On a visit to Glasgow, Welsh-born Robert Owen—an idealistic young cotton-mill manager—chanced to meet and marry the mill owner’s daughter. Owen and some partners purchased the mill and on the first day of the 1800s began what he said was “the most important experiment for the happiness of the human race that had yet been instituted at any time in any part of the world” (Owen, 1814). The exploitation of child and adult labor was, he observed, producing unhappy and inefficient workers. So he undertook numerous innovations: a nursery for preschool children, education for older children (with encouragement rather than corporal punishment), Sundays off, health care, paid sick days, unemployment pay for days when the mill could not operate, and a company store selling goods at reduced prices.
He also innovated a goals- and worker-assessment program that included detailed records of daily productivity and costs but with “no beating, no abusive language.”
The ensuing commercial success fueled a humanitarian reform movement.

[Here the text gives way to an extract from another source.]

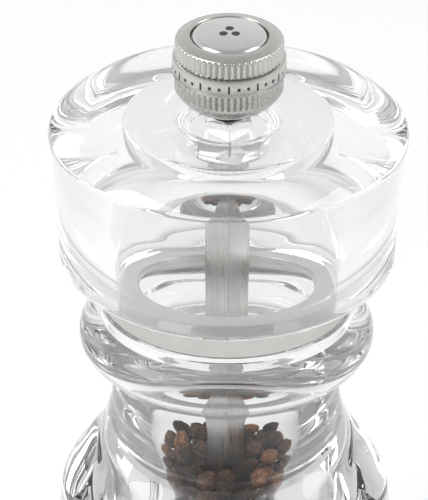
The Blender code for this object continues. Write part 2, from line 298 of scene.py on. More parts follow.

By 1816, with decades of profitability still ahead, Owen believed he had demonstrated “that society may be formed so as to exist without crime, without poverty, with health greatly improved, with little if any misery, and with intelligence and happiness increased a hundredfold.” Although his Utopian vision has not been fulfilled, Owen’s great experiment laid the groundwork for employment practices that have today become accepted in much of the world.